Verwacht mag worden dat het afschaffen van de fiscale faciliëring van VUT en prepensioen inderdaad zal leiden tot een hoger gebruik van andere fiscale mogelijkheden. Het kabinet is echter van mening dat het gebruik van uitwijkmogelijkheden niet zo hoog zal uitvallen als het door CPB berekende maximum. Het gebruik van fiscale mogelijkheden is ten eerste afhankelijk van de uitkomsten van CAO-onderhandelingen, waarin afspraken over vervroegde uittreding zullen moeten worden ingepast binnen het totaal aan afspraken over de arbeidsvoorwaarden. Werkgevers en werknemers hoeven daarbij niet noodzakelijkerwijs te streven naar maximale reparatie van de mogelijkheden voor vervroegde uittreding. Daarnaast spelen individuele preferenties van werknemers een rol. Het is niet vanzelfsprekend dat het bij het vervallen van verplichte prepensioenbesparingen iedere werknemer de vrijvallende middelen zal omzetten in hogere vrijwillige besparingen voor de levensloop. Dit is afhankelijk van het consumptiepatroon en de tijdsvoorkeursvoet van een bepaalde werknemer. Tot slot kan worden opgemerkt dat ook in de huidige situatie de bestaande fiscale mogelijkheden voor opbouw van ouderdomspensioen niet maximaal en nooit door iedereen benut worden.

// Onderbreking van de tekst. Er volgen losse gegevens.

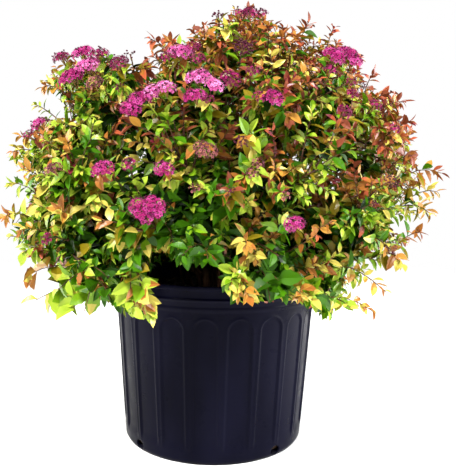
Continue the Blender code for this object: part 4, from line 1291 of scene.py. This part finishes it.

Op basis hiervan is het kabinet van mening dat de in het wetsvoorstel geraamde budgettaire opbrengst een realistische schatting is. Voor 2006 bevindt deze zich aan de onderkant van de door CPB geschetste bandbreedte en voor 2011 in het midden.

Het CPB heeft tevens een raming gemaakt van het budgettaire beslag van de levensloopregeling. CPB raamt een hogere derving dan het kabinet van de levensloop en een lagere opbrengst van de anticumulatie met het spaarloon. De lagere opbrengst van anticumulatie wordt veroorzaakt doordat het CPB rekening heeft kunnen houden met de gevolgen van de motie Verhagen, waarin de eindheffing van het spaarloon is verhoogd en omdat het CPB verwacht dat een calculerende werknemer een aantal jaren spaarloon kan afwisselen met een aantal jaren van hogere stortingen in de levensloop. Het kabinet verwacht dat dit effect zich in de praktijk minder sterk zal voordoen, omdat het een constructie is die een bewuste fiscale planning vereist waarbij een werknemer meerdere jaren zijn spaargedrag moet plannen om niet geconfronteerd te worden met liquiditeitsbeperkingen. Tot slot kan worden opgemerkt dat het in de rede ligt dat als gevolg van het sociaal akkoord dit effect zal afnemen, omdat een levensloopheffingskorting wordt ingevoerd die per inlegjaar geldt.

EU-rapport Lissabon-doelstellingen

Het EU-rapport over de Lissabondoelstellingen is als bijlage toegevoegd. Een kabinetsreactie op dit rapport is momenteel in voorbereiding en zal de Kamer zo spoedig mogelijk – in ieder geval nog deze maand – bereiken. Tot slot verwijs ik de Kamer naar het ER-verslag dat op 8 november jongstleden naar de Tweede Kamer is verstuurd, en dat een (zeer) beknopte weergave bevat van de presentatie die Wim Kok over zijn rapport heeft gegeven tijdens de Europese Raad van 4 en 5 november.

De Minister van Financiën,

G. Zalm


XNoot
1

Ter inzage gelegd bij het Centraal Informatiepunt Tweede Kamer.